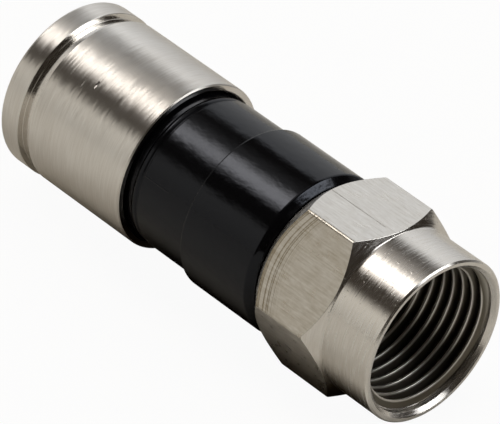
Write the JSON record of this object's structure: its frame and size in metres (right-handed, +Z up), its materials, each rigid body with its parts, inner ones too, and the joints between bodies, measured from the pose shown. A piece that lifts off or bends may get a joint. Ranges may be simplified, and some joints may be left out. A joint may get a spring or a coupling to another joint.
{
  "type": "f connector",
  "caption": "Compression F connector for coaxial cable: turning hexagon nut, black plastic body and a sleeve that slides forward to grip the cable.",
  "frame": {"origin": "on the axis, at the front face of the post's flange, which is the reference plane where the port's end seats", "axes": "+X along the connector's axis towards the port, +Z up with a flat of the nut below, the connector lying on its side"},
  "size_m": [0.032, 0.0128, 0.0114],
  "materials": {
    "nickel_nut": "turned brass with bright nickel plating",
    "nickel_post": "turned brass with nickel plating",
    "nickel_sleeve": "turned brass with satin nickel plating",
    "black_plastic": "moulded black acetal, glossy",
    "black_rubber": "smooth black rubber"
  },
  "bodies": {
    "body": {"body": "black_plastic", "post": "nickel_post", "o_ring": "black_rubber"},
    "nut": {"coupling_nut": "nickel_nut"},
    "sleeve": {"compression_sleeve": "nickel_sleeve"}
  },
  "joints": [
    {"name": "nut_spin", "type": "hinge", "parent": "body", "child": "nut", "pos_m": [0, 0, 0], "axis": [1, 0, 0], "continuous": true},
    {"name": "sleeve_slide", "type": "slide", "parent": "body", "child": "sleeve", "axis": [1, 0, 0], "range_m": [0, 0.0052]}
  ]
}
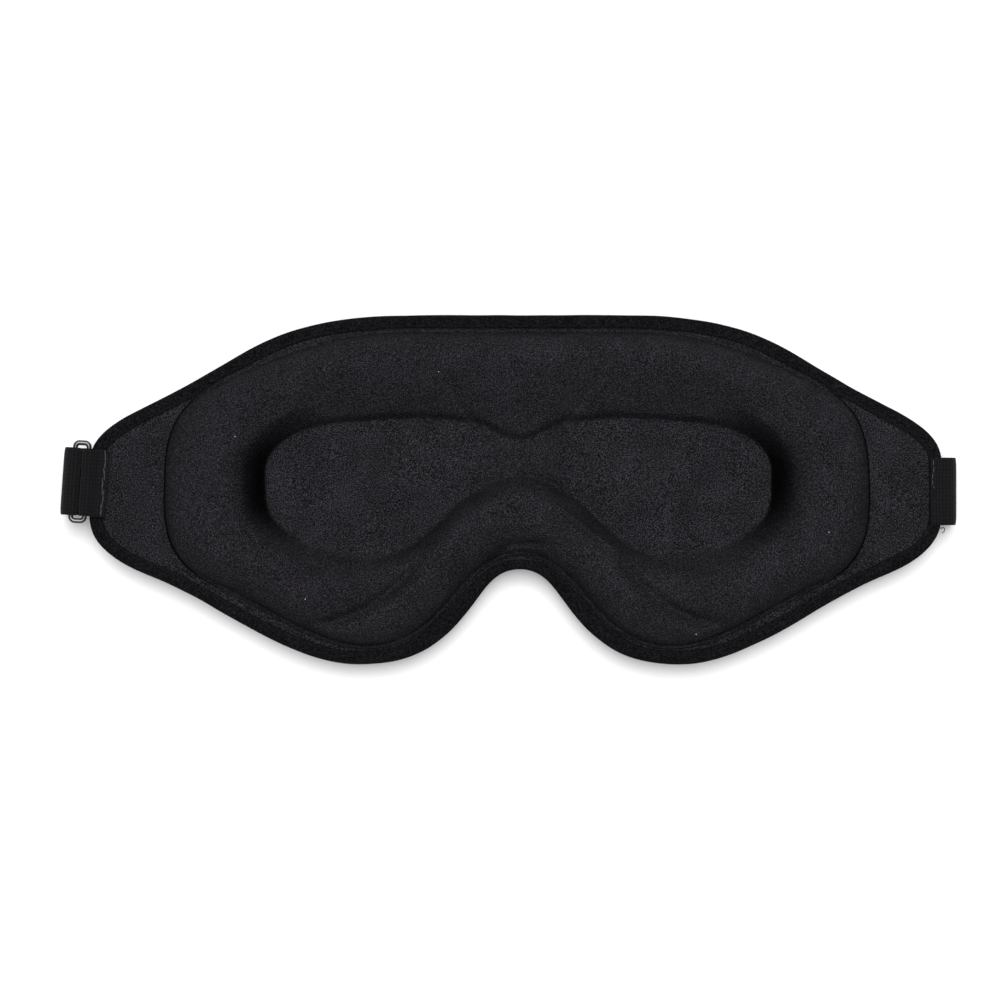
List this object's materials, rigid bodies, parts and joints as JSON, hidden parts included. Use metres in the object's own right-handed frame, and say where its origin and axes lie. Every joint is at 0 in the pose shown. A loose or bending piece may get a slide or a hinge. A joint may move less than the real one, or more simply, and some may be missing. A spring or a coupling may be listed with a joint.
{
  "type": "sleep eye mask",
  "caption": "Contoured foam sleep mask with recessed eye cups, bound edge, wire ring and an adjustable elastic strap folded flat behind it.",
  "frame": {"origin": "on the mask's symmetry plane, in the plane the folded strap lies on", "axes": "+X along the mask towards the sewn strap end, +Y to the top edge, +Z out of the face side"},
  "size_m": [0.2561, 0.1001, 0.024],
  "materials": {
    "outer_fabric": "smooth brushed knit",
    "lining_fabric": "coarse grained knit",
    "pad_fabric": "fine brushed knit",
    "binding_tape": "smooth stretch tape",
    "foam": "open-cell foam",
    "webbing": "ribbed elastic webbing",
    "thread": "spun thread",
    "ring_gloss": "glossy black",
    "slider_plastic": "fine moulded"
  },
  "bodies": {
    "core": {"outer_cover": "outer_fabric", "base_foam": "foam", "lining": "lining_fabric", "binding": "binding_tape", "binding_thread": "thread", "pad_foam": "foam", "pad_cover": "pad_fabric"},
    "left_wing": {"left_wing_outer_cover": "outer_fabric", "left_wing_base_foam": "foam", "left_wing_lining": "lining_fabric", "left_wing_binding": "binding_tape", "left_wing_binding_thread": "thread", "ring_tab": "webbing", "ring_tab_tack": "thread"},
    "right_wing": {"right_wing_outer_cover": "outer_fabric", "right_wing_base_foam": "foam", "right_wing_lining": "lining_fabric", "right_wing_binding": "binding_tape", "right_wing_binding_thread": "thread", "strap_anchor": "webbing", "strap_anchor_tack": "thread"},
    "ring": {"strap_ring": "ring_gloss", "strap_ring_loop": "webbing"},
    "strap": {"strap_run": "webbing", "strap_return": "webbing"},
    "slider": {"slider_frame": "slider_plastic", "strap_slider_loop": "webbing", "slider_loop_tack": "thread"}
  },
  "joints": [
    {"name": "left_wing_bend", "type": "hinge", "parent": "core", "child": "left_wing", "pos_m": [-0.1015, 0, 0.0118], "axis": [0, 1, 0], "range_deg": [0, 50], "stiffness_Nm_per_rad": 0.01},
    {"name": "right_wing_bend", "type": "hinge", "parent": "core", "child": "right_wing", "pos_m": [0.1015, 0, 0.0118], "axis": [0, -1, 0], "range_deg": [0, 50], "stiffness_Nm_per_rad": 0.01},
    {"name": "ring_swing", "type": "hinge", "parent": "left_wing", "child": "ring", "pos_m": [-0.12225, 0.0022, 0.01365], "axis": [0.0698, 0.9976, 0], "range_deg": [0, 60]},
    {"name": "strap_pull", "type": "slide", "parent": "core", "child": "strap", "axis": [0, 0, -1], "range_m": [0, 0.05]},
    {"name": "slider_slide", "type": "slide", "parent": "strap", "child": "slider", "axis": [-1, 0, 0], "range_m": [0, 0.07], "deforming": ["strap_run", "strap_return"]}
  ]
}
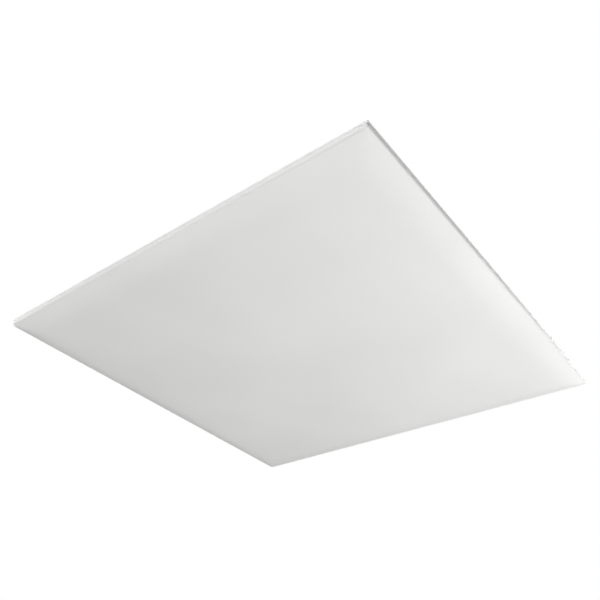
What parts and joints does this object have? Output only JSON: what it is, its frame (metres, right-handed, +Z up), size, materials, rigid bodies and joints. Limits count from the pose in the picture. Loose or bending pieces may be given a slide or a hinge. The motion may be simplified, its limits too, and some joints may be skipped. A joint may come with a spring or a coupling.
{
  "type": "recessed troffer light",
  "caption": "Square slim recessed ceiling light: softly crowned opal face on a drop-down door, shallow back housing with lamps, gear box and ceiling clamps.",
  "frame": {"origin": "middle of the opal's lowest face, in plan the middle of the square", "axes": "+Z up towards the ceiling, +X towards the catch side of the door, -X towards its hinge side, the opal faces -Z into the room"},
  "size_m": [0.595, 0.595, 0.1024],
  "materials": {
    "blank_plug": "moulded, matte",
    "board_connectors": "moulded, matte",
    "board_jumpers": "moulded, matte",
    "cable_bushing": "moulded, matte",
    "cable_saddle": "moulded, matte",
    "catch_keepers": "zinc plated, satin",
    "catch_magnets": "moulded, matte",
    "ceiling_gasket": "closed-cell foam",
    "clamp_arm_1": "zinc plated, satin",
    "clamp_arm_2": "zinc plated, satin",
    "clamp_arm_3": "zinc plated, satin",
    "clamp_arm_4": "zinc plated, satin",
    "clamp_bushes": "moulded, matte",
    "clamp_shaft_1": "zinc plated, satin",
    "clamp_shaft_2": "zinc plated, satin",
    "clamp_shaft_3": "zinc plated, satin",
    "clamp_shaft_4": "zinc plated, satin",
    "corner_keys": "mill finish",
    "corner_screws": "zinc plated, satin",
    "cover_hinge_fixed_leaf": "zinc plated, satin",
    "cover_hinge_moving_leaf": "zinc plated, satin",
    "cover_hinge_pin": "zinc plated, satin",
    "cover_screw": "zinc plated, satin",
    "door_hinge_leaf_1": "zinc plated, satin",
    "door_hinge_leaf_2": "zinc plated, satin",
    "door_hinge_pins": "zinc plated, satin",
    "door_rail_catch_side": "white powder coat",
    "door_rail_front": "white powder coat",
    "door_rail_hinge_side": "white powder coat",
    "door_rail_rear": "white powder coat",
    "driver_base": "zinc plated, satin",
    "driver_board": "moulded, matte",
    "driver_cover": "moulded, matte",
    "driver_parts": "moulded, matte",
    "driver_ports": "moulded, matte",
    "driver_screws": "zinc plated, satin",
    "earth_nut": "bright turned",
    "earth_stud": "bright turned",
    "film_rivets": "moulded, matte",
    "gear_box": "white powder coat",
    "gear_box_cover": "white powder coat",
    "hanger_tabs": "zinc plated, satin",
    "housing_hinge_arm_1": "zinc plated, satin",
    "housing_hinge_arm_2": "zinc plated, satin",
    "housing_pan": "white powder coat",
    "led_board_1": "moulded, matte",
    "led_board_2": "moulded, matte",
    "led_board_3": "moulded, matte",
    "led_board_4": "moulded, matte",
    "led_chips": "moulded, matte",
    "led_leads": "moulded, matte",
    "led_optics": "clear moulded acrylic",
    "mains_leads": "moulded, matte",
    "opal_lens": "satin opal, moulded",
    "reflector_film": "moulded, matte",
    "saddle_screws": "zinc plated, satin",
    "terminal_block": "moulded, matte",
    "terminal_lever_1": "moulded, matte",
    "terminal_lever_2": "moulded, matte",
    "terminal_lever_3": "moulded, matte"
  },
  "bodies": {
    "housing": {"blank_plug": "blank_plug", "board_connectors": "board_connectors", "board_jumpers": "board_jumpers", "cable_bushing": "cable_bushing", "cable_saddle": "cable_saddle", "catch_magnets": "catch_magnets", "ceiling_gasket": "ceiling_gasket", "clamp_bushes": "clamp_bushes", "cover_hinge_fixed_leaf": "cover_hinge_fixed_leaf", "cover_hinge_pin": "cover_hinge_pin", "driver_base": "driver_base", "driver_board": "driver_board", "driver_cover": "driver_cover", "driver_parts": "driver_parts", "driver_ports": "driver_ports", "driver_screws": "driver_screws", "earth_nut": "earth_nut", "earth_stud": "earth_stud", "film_rivets": "film_rivets", "gear_box": "gear_box", "hanger_tabs": "hanger_tabs", "housing_hinge_arm_1": "housing_hinge_arm_1", "housing_hinge_arm_2": "housing_hinge_arm_2", "housing_pan": "housing_pan", "led_board_1": "led_board_1", "led_board_2": "led_board_2", "led_board_3": "led_board_3", "led_board_4": "led_board_4", "led_chips": "led_chips", "led_leads": "led_leads", "led_optics": "led_optics", "mains_leads": "mains_leads", "reflector_film": "reflector_film", "saddle_screws": "saddle_screws", "terminal_block": "terminal_block"},
    "door": {"opal_lens": "opal_lens", "door_rail_catch_side": "door_rail_catch_side", "door_rail_rear": "door_rail_rear", "door_rail_hinge_side": "door_rail_hinge_side", "door_rail_front": "door_rail_front", "corner_keys": "corner_keys", "corner_screws": "corner_screws", "door_hinge_leaf_1": "door_hinge_leaf_1", "door_hinge_leaf_2": "door_hinge_leaf_2", "door_hinge_pins": "door_hinge_pins", "catch_keepers": "catch_keepers"},
    "clamp_1": {"clamp_shaft_1": "clamp_shaft_1", "clamp_arm_1": "clamp_arm_1"},
    "clamp_2": {"clamp_shaft_2": "clamp_shaft_2", "clamp_arm_2": "clamp_arm_2"},
    "clamp_3": {"clamp_shaft_3": "clamp_shaft_3", "clamp_arm_3": "clamp_arm_3"},
    "clamp_4": {"clamp_shaft_4": "clamp_shaft_4", "clamp_arm_4": "clamp_arm_4"},
    "cover": {"gear_box_cover": "gear_box_cover", "cover_screw": "cover_screw", "cover_hinge_moving_leaf": "cover_hinge_moving_leaf"},
    "lever_1": {"terminal_lever_1": "terminal_lever_1"},
    "lever_2": {"terminal_lever_2": "terminal_lever_2"},
    "lever_3": {"terminal_lever_3": "terminal_lever_3"}
  },
  "joints": [
    {"name": "door_swing", "type": "hinge", "parent": "housing", "child": "door", "pos_m": [-0.2935, 0, 0.018], "axis": [0, 1, 0], "range_deg": [0, 90]},
    {"name": "clamp_turn_1", "type": "hinge", "parent": "housing", "child": "clamp_1", "pos_m": [0.277, 0.11, 0.03], "axis": [0, 0, 1], "range_deg": [0, 90]},
    {"name": "clamp_turn_2", "type": "hinge", "parent": "housing", "child": "clamp_2", "pos_m": [-0.277, 0.11, 0.03], "axis": [0, 0, -1], "range_deg": [0, 90]},
    {"name": "clamp_turn_3", "type": "hinge", "parent": "housing", "child": "clamp_3", "pos_m": [-0.277, -0.11, 0.03], "axis": [0, 0, 1], "range_deg": [0, 90]},
    {"name": "clamp_turn_4", "type": "hinge", "parent": "housing", "child": "clamp_4", "pos_m": [0.277, -0.11, 0.03], "axis": [0, 0, -1], "range_deg": [0, 90]},
    {"name": "cover_swing", "type": "hinge", "parent": "housing", "child": "cover", "pos_m": [0, 0.059, 0.0998], "axis": [-1, 0, 0], "range_deg": [0, 105]},
    {"name": "lever_lift_1", "type": "hinge", "parent": "housing", "child": "lever_1", "pos_m": [0.045, -0.0318, 0.0761], "axis": [1, 0, 0], "range_deg": [0, 80]},
    {"name": "lever_lift_2", "type": "hinge", "parent": "housing", "child": "lever_2", "pos_m": [0.054, -0.0318, 0.0761], "axis": [1, 0, 0], "range_deg": [0, 80]},
    {"name": "lever_lift_3", "type": "hinge", "parent": "housing", "child": "lever_3", "pos_m": [0.063, -0.0318, 0.0761], "axis": [1, 0, 0], "range_deg": [0, 80]}
  ]
}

======

## [PROBLEM REQUIREMENTS]
Gather, from the listing above, every line carrying the word "this".

## [THE COMPLETED TASK]
Write the JSON record of this object's structure: its frame and size in metres (right-handed, +Z up), its materials, each rigid body with its parts, inner ones too, and the joints between bodies, measured from the pose shown. A piece that lifts off or bends may get a joint. Ranges may be simplified, and some joints may be left out. A joint may get a spring or a coupling to another joint.
List this object's materials, rigid bodies, parts and joints as JSON, hidden parts included. Use metres in the object's own right-handed frame, and say where its origin and axes lie. Every joint is at 0 in the pose shown. A loose or bending piece may get a slide or a hinge. A joint may move less than the real one, or more simply, and some may be missing. A spring or a coupling may be listed with a joint.
What parts and joints does this object have? Output only JSON: what it is, its frame (metres, right-handed, +Z up), size, materials, rigid bodies and joints. Limits count from the pose in the picture. Loose or bending pieces may be given a slide or a hinge. The motion may be simplified, its limits too, and some joints may be skipped. A joint may come with a spring or a coupling.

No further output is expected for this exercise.